By MICHAEL ALEXANDER, Staff Photographer | Published March 17, 2016
Some photos age as time goes by, but others seem to defy the rules and look just as fresh despite being taken a decade ago.
That’s the case with one I took in November 2006 of Patrick Jackson. Recently I reconnected with Jackson, who is now a freshman at St. Pius X High School, Atlanta.
When I originally photographed him, he was a 5-year-old kindergartener dressed up as St. Patrick during the All Saints Mass at St. Thomas More School in Decatur.
He wore a green T-shirt over his school uniform, and atop his head was a green painted cardboard miter displaying a shamrock. He held a carefully crafted wooden shamrock staff in his hands. The miter and staff were the work of his father, Cody, who represents the Irish side of the family.

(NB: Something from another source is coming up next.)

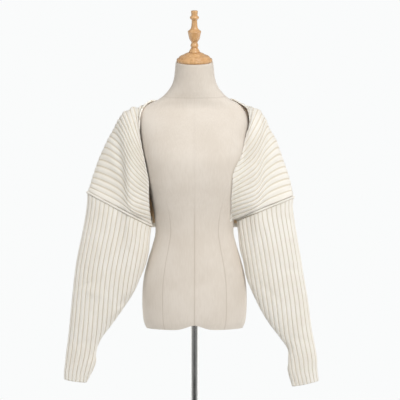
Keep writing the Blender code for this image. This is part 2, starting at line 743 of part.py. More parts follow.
def cell_triangles(column, row, stride, rising):
    """Both triangles of a grid's cell, as (column, row) corners."""
    first = (column, row)
    second = (column + stride, row)
    third = (column + stride, row + 1)
    fourth = (column, row + 1)
    if rising:
        return (first, second, third), (first, third, fourth)
    return (first, second, fourth), (second, third, fourth)


def seat_on_form(inner, outward, rising, form):
    """How far each point of the inner face moves along its outward direction.

    Cloth that lies on the form's shoulders comes down to it, and none comes nearer than the clearance.
    """
    tree = BVHTree.FromPolygons(
        [tuple(vertex.co) for vertex in form.data.vertices],
        [tuple(face.vertices) for face in form.data.polygons],
    )

    def height_over_form(point):
        place, normal, _, distance = tree.find_nearest(Vector(point))
        return math.copysign(distance, (Vector(point) - place).dot(normal))

    clearance = SEATING_CLEARANCE
    lift = np.zeros(inner.shape[:2])
    for spot in np.ndindex(lift.shape):
        x, y, z = inner[spot]
        height = height_over_form(inner[spot])
        hug = smooth_step(*HUG_HEIGHT, z) * smooth_step(*HUG_FRONT, y)
        hug *= 1 - smooth_step(*HUG_HALF_WIDTH, abs(x))
        hug *= 1 - smooth_step(*HUG_REACH, height)
        lift[spot] = -max(height - clearance, 0) * hug
    cells = list(np.ndindex(rising.shape))
    triangles = [corners for cell in cells for corners in cell_triangles(*cell, 1, rising[cell])]
    steps = range(SEATING_SAMPLES + 1)
    shares = [(i, j, SEATING_SAMPLES - i - j) for i in steps for j in steps if i + j <= SEATING_SAMPLES]
    shares = np.array(shares) / SEATING_SAMPLES
    for _ in range(SEATING_PASSES):
        seated = inner + outward * lift[..., None]
        need = np.zeros_like(lift)
        for corners in triangles:
            samples = shares @ np.array([seated[corner] for corner in corners])
            missing = clearance - min(height_over_form(sample) for sample in samples)
            if missing > 0:
                for corner in corners:
                    need[corner] = max(need[corner], SEATING_STEP * missing)
        lift += need
        if not need.any():
            break
    return lift


def inner_columns(count):
    """Columns that the plain inner face has: one under each valley, and all over the shoulders."""
    chosen = []
    for column in range(count):
        rib = abs(column / 2 - HALF_RIBS) - RIBS_BEHIND_NECK
        if column % 2 == 0 or SHOULDER_RIBS[0] <= rib <= SHOULDER_RIBS[1]:
            chosen.append(column)
    return chosen


def build_body_panel(form):
    """The knitted rectangle: ribs raised on the outer face over a plain inner face."""
    surface = panel_surface()
    outward = outward_of(surface)
    inner = surface - outward * CLOTH
    columns, rows = surface.shape[:2]
    kept = inner_columns(columns)
    rising = rising_diagonals(inner[kept])
    lift = seat_on_form(inner[kept], outward[kept], rising, form)
    inner[kept] += outward[kept] * lift[..., None]
    for column in sorted(set(range(columns)) - set(kept)):
        inner[column] = (inner[column - 1] + inner[column + 1]) / 2
    heights = np.full(columns, WALL)
    heights[1::2] = CLOTH
    outer = keep_off_seams(inner + outward * heights[:, None, None])
    inner = keep_off_seams(inner)

    points = np.concatenate([outer.reshape(-1, 3), inner[kept].reshape(-1, 3)])
    first_inner = columns * rows
    place_of = {column: place for place, column in enumerate(kept)}

    def outer_at(column, row):
        return column * rows + row

    def inner_at(column, row):
        return first_inner + place_of[column] * rows + row

    faces = []
    for place, (column, following) in enumerate(zip(kept, kept[1:])):
        stride = following - column
        for row in range(rows - 1):
            slant = rising[place, row]
            for step in range(column, following):
                for corners in cell_triangles(step, row, 1, slant):
                    faces.append([outer_at(*corner) for corner in corners])
            for corners in cell_triangles(column, row, stride, slant):
                faces.append([inner_at(*corner) for corner in reversed(corners)])
        for row in (0, rows - 1):
            rim = [outer_at(step, row) for step in range(column, following + 1)]
            rim += [inner_at(following, row), inner_at(column, row)]
            faces.append(rim[::-1] if row == 0 else rim)
    for column in (0, columns - 1):
        for row in range(rows - 1):
            end = [outer_at(column, row), inner_at(column, row)]
            end += [inner_at(column, row + 1), outer_at(column, row + 1)]
            faces.append(end if column == 0 else end[::-1])
    return add_object("body_panel", points, faces, KNIT, KNIT_SHARP)


def main():
    clear_scene()
    form = build_form_torso()
    build_turned("neck_cap", CAP_PROFILE, TURNED_SIDES)
    build_turned("finial", FINIAL_PROFILE, FINIAL_SIDES)
    build_pole()
    build_base_plate()
    build_body_panel(form)
    build_sleeve("sleeve_right", RIGHT_SLEEVE, -1)
    build_sleeve("sleeve_left", LEFT_SLEEVE, 1)
    build_armhole_seam("armhole_seam_right", RIGHT_SLEEVE, -1)
    build_armhole_seam("armhole_seam_left", LEFT_SLEEVE, 1)


main()
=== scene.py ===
# %% [markdown]
# # A ribbed cardigan on a dress form
#
# This lesson dresses a plain set of solids: an ivory cardigan in chunky rib, worn by a padded form on a
# steel stand. The solids say where everything is. Each step makes one visible thing around them, and
# explains how the real one is made and why the mesh is made the way it is.
#
# The front faces -Y and Z is up. Left and right are the wearer's, so the right sleeve lies at -X.

# %% Load the frame
import math
from collections import namedtuple

import bmesh
import bpy
import numpy as np
from mathutils import Matrix, Vector
from mathutils.bvhtree import BVHTree


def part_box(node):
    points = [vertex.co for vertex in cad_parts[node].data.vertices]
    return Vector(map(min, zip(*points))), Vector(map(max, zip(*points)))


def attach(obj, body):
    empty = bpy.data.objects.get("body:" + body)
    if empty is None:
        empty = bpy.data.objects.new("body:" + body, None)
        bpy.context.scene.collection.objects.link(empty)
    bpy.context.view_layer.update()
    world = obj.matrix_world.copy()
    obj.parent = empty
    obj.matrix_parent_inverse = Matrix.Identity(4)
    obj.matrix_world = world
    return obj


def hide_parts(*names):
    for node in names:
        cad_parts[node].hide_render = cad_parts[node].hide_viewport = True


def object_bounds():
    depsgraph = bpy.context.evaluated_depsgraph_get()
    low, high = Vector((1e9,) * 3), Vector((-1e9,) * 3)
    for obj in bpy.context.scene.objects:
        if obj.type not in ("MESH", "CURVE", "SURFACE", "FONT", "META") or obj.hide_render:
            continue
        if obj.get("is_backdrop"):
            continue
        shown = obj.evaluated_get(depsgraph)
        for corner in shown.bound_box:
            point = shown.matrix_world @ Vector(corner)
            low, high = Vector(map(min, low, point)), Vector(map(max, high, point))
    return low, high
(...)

By that time, participating in the school’s All Saints Mass had become a family tradition. Patrick’s oldest brother Tommy, 23, portrayed St. Sebastian, his second oldest brother Robby, 20, had been St. Benedict, and his next oldest brother Joey, 18, was St. Martin of Tours. Patrick’s March 16 birth at Piedmont Hospital, Atlanta, was so close to St. Patrick’s Day that his parents named him after the saint.

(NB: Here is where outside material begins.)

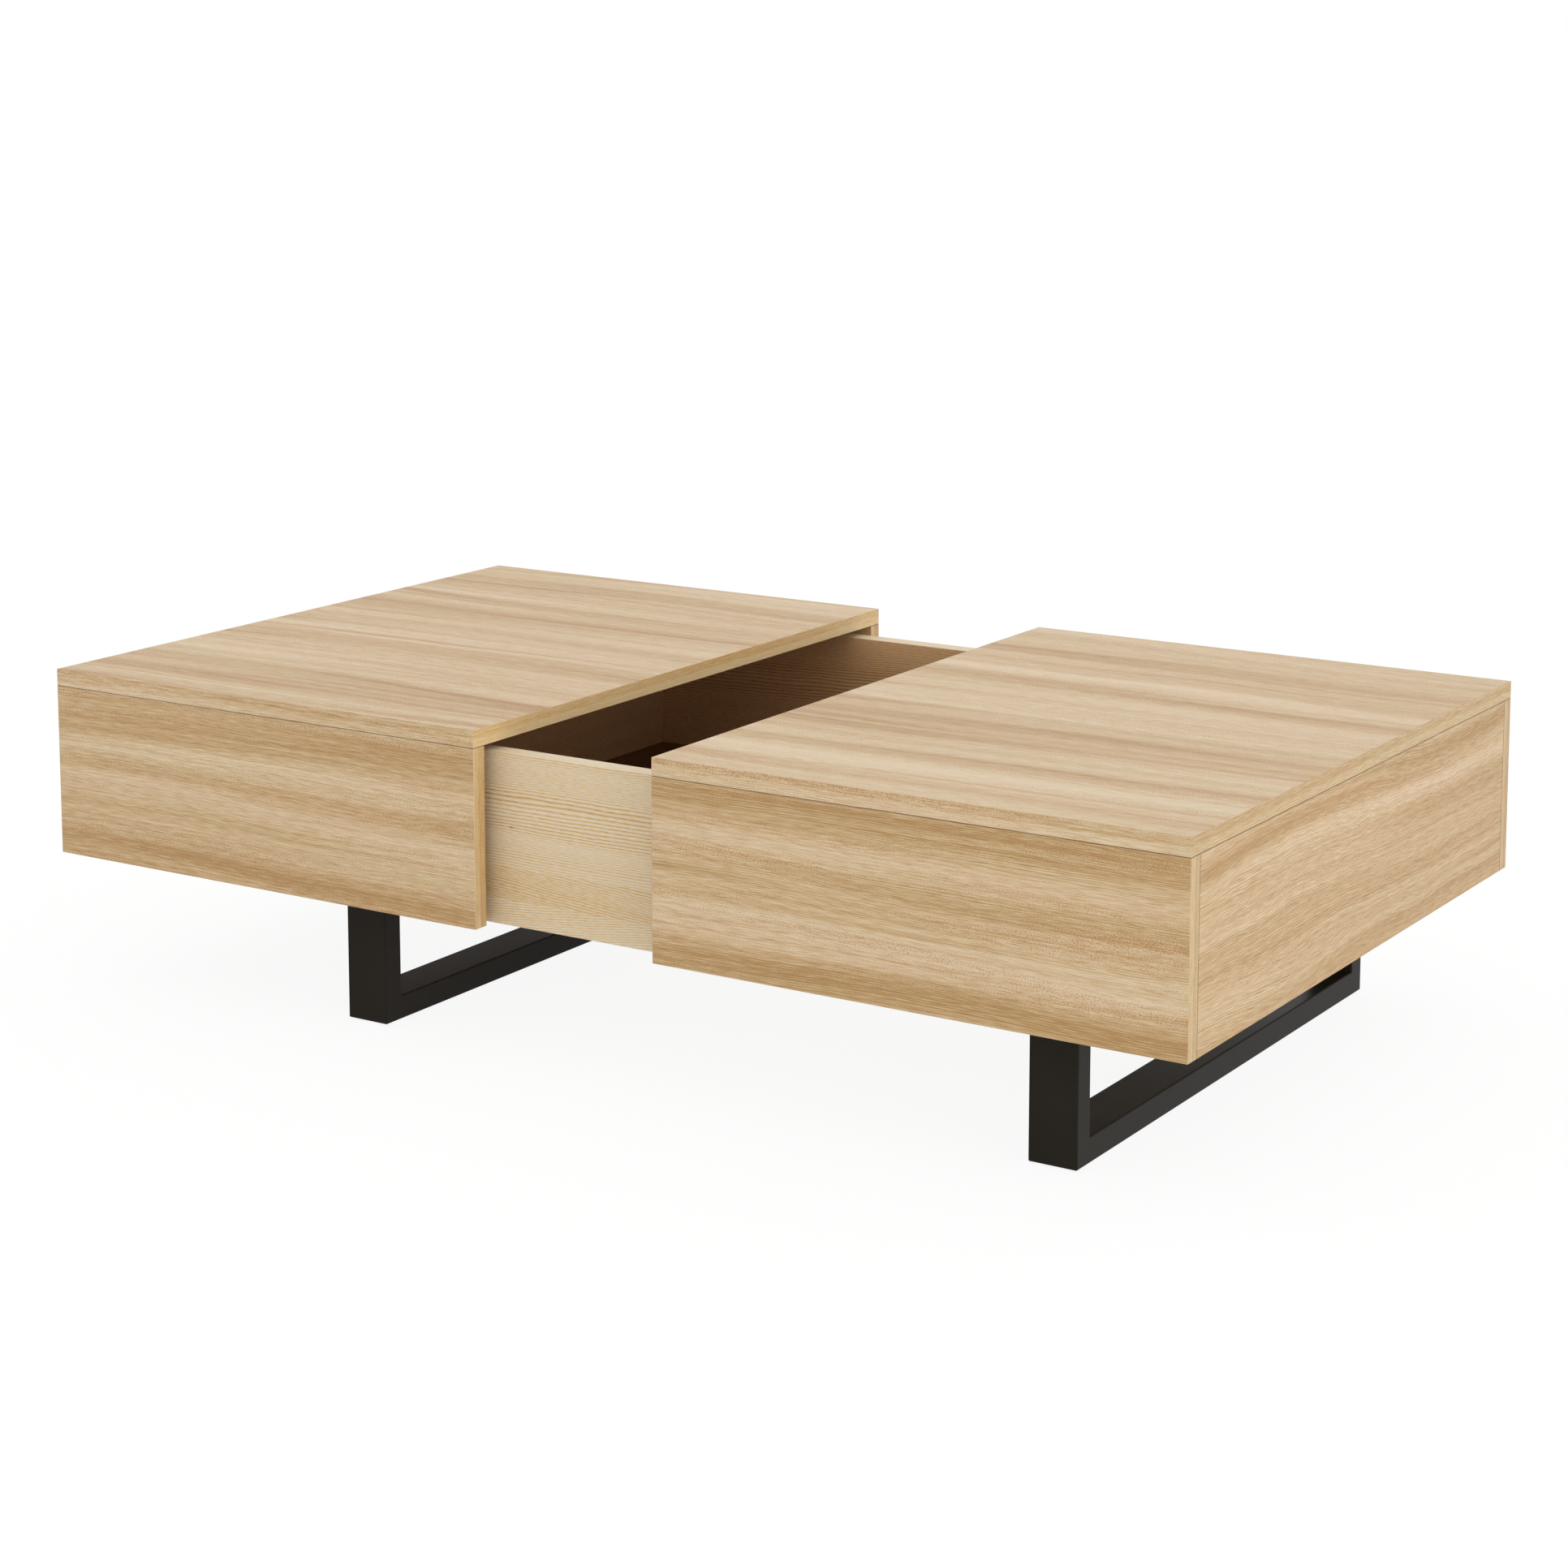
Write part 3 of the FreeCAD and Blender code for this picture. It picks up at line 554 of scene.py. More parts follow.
@dataclass(frozen=True)
class OakLaminate:
    """Light oak laminate: a cream ground, tan streaks, fine contour lines and short dark pores.

    Attributes:
        ground: The slow change from cream to tan.
        band: The soft bands on it.
        streak: Where the dark streaks lie.
        line: The fine lines.
        fibre: The finest marks.
        figure: Where the wood is figured, and how far that bends its contour lines.
        patch: Where the wood is porous and stippled.
        pore: The cells of the pores.
        stipple: The dashes of the stipple.
        streak_span: The noise from which a streak grows dark.
        dash_span: The noise from which a dash grows dark.
        dash_tones: How pale the wood between the dashes is, and how dark a dash.
        contour: Pitch of the contour lines.
        contour_span: How near a contour line it grows dark, from 0 between two to 1 on one.
        contour_mean: What the lines darken on the whole, which is given back.
        contour_depth: How dark they are.
        figured_span: The noise from which the wood is figured.
        figured_edge: How figured the inner half of an edge is.
        patch_lean: How much the porous patches keep to the dark bands.
        patch_span: The noise from which a patch grows porous.
        pore_shares: The share of cells with a pore, more in a patch and more on an outer edge.
        pore_reach: The radius of a pore in its cell.
        edge_calm: How much weaker the bands are on an edge.
        edge_tones: How much paler an edge is, and how much darker its outer half.
        stipple_shares: How stippled plain wood is, and how much less figured wood is.
        stops: The colours from the dark to the light places.
        end_colour: What the colour is multiplied by on the ends.
        painted_end_light: The colour of the painted light that brightens and warms the ends.
        green: What the colour is multiplied by where the wood turns greener.
        green_span: The noise from which it does.
        pore_colour: The colour in a pore.
        pore_depth: How far a pore takes it.
        painted_groove_shade_colour: The colour of the painted shade in the groove between two
            boards.
        painted_groove_shade_depth: How far the painted shade in the groove takes it.
        reliefs: How high the fibres stand, and how deep the pores are.
        roughness: The roughness of the surface, and how much rougher a pore is.
    """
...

When it was his turn to dress up as a saint, there was no question who he would be.
“When I was younger and first learned about St. Patrick, I was so excited that I shared a name with a saint that I wanted my family to call me St. Patrick around the house,” said Jackson.
When he was in kindergarten, his class birthday party was followed by a St. Patrick’s Day party the next day.

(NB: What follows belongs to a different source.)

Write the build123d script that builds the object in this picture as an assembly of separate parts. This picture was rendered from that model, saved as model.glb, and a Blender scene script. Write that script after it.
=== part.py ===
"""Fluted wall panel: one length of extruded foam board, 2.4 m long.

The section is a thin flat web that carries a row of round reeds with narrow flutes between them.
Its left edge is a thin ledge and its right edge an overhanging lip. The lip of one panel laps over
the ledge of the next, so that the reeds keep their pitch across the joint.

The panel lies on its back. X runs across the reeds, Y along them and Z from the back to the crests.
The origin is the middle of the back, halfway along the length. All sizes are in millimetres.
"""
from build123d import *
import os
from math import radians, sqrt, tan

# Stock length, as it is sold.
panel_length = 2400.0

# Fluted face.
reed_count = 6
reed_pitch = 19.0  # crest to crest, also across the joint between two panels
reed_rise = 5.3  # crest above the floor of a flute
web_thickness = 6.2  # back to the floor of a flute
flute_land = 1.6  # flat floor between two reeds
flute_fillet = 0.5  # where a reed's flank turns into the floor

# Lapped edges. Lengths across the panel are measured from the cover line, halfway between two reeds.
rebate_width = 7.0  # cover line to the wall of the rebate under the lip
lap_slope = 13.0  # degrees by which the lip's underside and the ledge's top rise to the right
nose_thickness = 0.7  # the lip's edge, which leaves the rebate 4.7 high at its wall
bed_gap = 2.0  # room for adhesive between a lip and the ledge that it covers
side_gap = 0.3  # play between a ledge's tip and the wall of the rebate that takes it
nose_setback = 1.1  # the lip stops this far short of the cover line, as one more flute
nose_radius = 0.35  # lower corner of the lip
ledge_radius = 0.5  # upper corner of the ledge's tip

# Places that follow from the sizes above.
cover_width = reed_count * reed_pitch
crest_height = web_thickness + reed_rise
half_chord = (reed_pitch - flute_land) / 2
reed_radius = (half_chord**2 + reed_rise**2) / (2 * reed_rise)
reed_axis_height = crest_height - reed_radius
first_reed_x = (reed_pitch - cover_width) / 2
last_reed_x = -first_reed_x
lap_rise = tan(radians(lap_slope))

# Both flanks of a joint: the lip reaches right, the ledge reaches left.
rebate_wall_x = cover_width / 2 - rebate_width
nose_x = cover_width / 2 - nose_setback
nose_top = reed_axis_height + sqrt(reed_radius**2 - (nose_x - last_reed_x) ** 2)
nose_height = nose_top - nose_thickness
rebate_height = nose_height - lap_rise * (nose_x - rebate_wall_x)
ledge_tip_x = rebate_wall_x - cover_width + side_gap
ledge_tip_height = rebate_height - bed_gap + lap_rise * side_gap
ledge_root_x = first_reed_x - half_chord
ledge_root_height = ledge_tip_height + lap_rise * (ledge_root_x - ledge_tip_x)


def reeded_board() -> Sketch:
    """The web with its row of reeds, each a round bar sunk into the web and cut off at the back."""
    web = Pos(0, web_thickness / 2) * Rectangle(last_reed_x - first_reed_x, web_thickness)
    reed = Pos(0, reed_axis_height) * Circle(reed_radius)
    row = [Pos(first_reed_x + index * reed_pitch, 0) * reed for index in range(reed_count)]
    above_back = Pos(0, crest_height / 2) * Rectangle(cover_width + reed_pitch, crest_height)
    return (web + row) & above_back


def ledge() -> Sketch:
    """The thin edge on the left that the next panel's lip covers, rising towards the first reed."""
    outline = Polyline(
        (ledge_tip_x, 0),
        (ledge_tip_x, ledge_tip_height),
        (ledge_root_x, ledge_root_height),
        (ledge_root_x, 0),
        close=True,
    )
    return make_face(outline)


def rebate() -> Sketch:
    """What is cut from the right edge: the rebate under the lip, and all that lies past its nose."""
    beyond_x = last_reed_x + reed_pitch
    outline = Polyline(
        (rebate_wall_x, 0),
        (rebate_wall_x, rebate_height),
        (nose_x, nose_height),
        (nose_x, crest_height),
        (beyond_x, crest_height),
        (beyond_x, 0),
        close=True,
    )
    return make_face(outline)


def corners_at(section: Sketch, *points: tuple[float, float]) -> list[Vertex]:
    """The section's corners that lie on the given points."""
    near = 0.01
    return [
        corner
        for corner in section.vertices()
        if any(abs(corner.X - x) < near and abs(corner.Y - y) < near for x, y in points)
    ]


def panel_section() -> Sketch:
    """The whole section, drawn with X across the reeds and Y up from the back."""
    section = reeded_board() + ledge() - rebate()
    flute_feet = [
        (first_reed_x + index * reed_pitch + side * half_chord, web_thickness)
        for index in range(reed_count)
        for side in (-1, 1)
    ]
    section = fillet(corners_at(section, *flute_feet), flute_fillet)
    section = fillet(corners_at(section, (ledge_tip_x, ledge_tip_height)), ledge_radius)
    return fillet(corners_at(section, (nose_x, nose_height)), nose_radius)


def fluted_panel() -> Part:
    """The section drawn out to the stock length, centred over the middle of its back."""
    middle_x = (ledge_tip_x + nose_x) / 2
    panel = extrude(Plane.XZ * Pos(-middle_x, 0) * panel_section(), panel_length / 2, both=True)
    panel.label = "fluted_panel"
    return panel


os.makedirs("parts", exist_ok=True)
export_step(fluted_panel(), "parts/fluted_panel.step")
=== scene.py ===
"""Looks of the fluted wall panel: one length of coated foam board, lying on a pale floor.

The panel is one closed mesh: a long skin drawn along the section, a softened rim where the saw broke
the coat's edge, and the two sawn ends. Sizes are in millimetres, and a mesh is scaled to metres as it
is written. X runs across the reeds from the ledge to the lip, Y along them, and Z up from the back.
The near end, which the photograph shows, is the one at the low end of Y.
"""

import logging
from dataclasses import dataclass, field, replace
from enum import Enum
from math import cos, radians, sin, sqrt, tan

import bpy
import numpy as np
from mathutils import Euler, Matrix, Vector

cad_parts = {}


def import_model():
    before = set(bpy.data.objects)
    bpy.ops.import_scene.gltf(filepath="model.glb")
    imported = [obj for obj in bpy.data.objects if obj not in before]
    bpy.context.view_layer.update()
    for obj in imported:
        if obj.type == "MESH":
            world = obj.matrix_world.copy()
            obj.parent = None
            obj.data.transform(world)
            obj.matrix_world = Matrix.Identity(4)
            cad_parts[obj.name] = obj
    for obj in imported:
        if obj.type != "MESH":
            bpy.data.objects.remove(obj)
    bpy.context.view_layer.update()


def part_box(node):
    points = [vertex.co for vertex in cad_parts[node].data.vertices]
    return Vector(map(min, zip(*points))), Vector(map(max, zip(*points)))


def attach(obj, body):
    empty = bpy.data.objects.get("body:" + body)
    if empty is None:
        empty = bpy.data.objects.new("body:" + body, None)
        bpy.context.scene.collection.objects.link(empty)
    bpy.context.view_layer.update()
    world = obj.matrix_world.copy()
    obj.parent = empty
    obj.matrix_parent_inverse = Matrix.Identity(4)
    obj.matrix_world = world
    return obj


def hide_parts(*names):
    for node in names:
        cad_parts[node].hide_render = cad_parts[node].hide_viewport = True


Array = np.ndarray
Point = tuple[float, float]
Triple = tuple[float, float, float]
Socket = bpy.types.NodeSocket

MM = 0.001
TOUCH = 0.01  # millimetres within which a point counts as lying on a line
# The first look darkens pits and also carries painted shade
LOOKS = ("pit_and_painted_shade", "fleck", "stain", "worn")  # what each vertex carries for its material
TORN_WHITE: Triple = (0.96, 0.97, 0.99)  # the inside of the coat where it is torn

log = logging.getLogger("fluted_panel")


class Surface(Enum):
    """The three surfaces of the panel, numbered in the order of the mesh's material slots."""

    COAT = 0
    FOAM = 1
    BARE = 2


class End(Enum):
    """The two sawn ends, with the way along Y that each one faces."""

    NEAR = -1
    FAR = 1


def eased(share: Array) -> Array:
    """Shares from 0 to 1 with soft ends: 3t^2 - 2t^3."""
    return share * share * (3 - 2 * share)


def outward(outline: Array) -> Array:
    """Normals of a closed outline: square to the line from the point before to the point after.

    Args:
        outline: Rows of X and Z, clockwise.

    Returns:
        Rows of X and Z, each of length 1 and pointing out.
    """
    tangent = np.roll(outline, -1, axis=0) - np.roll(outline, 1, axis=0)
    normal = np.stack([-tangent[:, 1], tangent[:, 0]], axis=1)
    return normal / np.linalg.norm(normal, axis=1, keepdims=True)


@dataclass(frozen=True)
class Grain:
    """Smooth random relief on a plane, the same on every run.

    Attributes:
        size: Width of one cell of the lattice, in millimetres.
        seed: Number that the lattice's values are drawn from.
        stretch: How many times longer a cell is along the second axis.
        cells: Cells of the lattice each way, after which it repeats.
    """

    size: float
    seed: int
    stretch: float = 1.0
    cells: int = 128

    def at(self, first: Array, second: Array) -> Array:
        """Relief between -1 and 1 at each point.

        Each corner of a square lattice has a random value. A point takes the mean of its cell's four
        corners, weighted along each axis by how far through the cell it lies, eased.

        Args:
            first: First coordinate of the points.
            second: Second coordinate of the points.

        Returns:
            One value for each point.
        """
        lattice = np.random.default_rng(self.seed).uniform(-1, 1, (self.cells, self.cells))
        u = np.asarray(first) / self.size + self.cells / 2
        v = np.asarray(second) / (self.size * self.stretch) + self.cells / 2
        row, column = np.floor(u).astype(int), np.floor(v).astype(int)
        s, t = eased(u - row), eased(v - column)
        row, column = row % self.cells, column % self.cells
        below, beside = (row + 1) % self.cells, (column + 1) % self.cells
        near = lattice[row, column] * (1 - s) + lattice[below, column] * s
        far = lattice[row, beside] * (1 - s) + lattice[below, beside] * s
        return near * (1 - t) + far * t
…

“Since I wanted to be called St. Patrick, I simply assumed that I was having two birthday parties for myself,” he said.
Patrick has always had a fascination with speech writing and public speaking. When he was in Mary Nicolatos’ kindergarten class and he learned his oldest brother was preparing for an oratorical contest, he also wanted to write a speech. He was too young to compete, but once all the contestants completed their speeches and while the judges were deliberating, Patrick was allowed to deliver his speech on the Fourth Amendment to those in attendance.
“Pat is a kid I will never forget,” said Nicolatos. “Anytime I think of Pat, I have a smile on my face. He always had a twinkle in his eye and a sense of humor.”
In middle school at St. Thomas More he actually participated in the oratorical contest. In the sixth and eighth grade Patrick advanced to the school level competition, and in the seventh grade he advanced to regional competition.
Patrick said by the time he reached the age of 12 he began to see how important the role of faith was in his daily life and that he did have a relationship with God.
“One major influence on my faith was my middle school religion teacher, Mr. Andy Scantlebury, who helped me explore my faith and my relationship with God,” said Patrick. “Overall, I feel that faith has played a very important role in my life in helping me see the life I need to live and strive for.”
These days Patrick runs on the high school track team. This past season he wrestled for St. Pius X in the 113-pound weight class. He was one of five freshmen on the varsity wrestling team and one of four freshmen to make sectionals, the next to the last stage before moving on to state competition.
Patrick has been involved in the altar server program at St. Thomas More Church since the third grade. He is also one of the lectors who read and proclaim God’s word at the 5:30 p.m. youth Masses.
At this point Patrick is not sure what college or university he would like to attend, but he feels inclined to follow in the footsteps of his parents, both chemical engineers.
For the past two years Patrick has taken part in the Catholic Heart Work Camp, an organization that offers parish youth groups and adult leaders service opportunities. The first year he worked in Charlotte, North Carolina, cleaning up the grounds of a retirement home and a center for people suffering with Alzheimer’s disease. Last summer he worked in Jacksonville, Florida, helping paint the exterior of a church. “The camp helps me to see how service and faith work hand in hand,” said Patrick. “In this Year of Mercy I find that service to the less fortunate will take on even more significance.”
Then & Now is an occasional series appearing in The Georgia Bulletin. The series features people who were captured in a newspaper photograph published nearly 10 or more years ago, along with current news about them.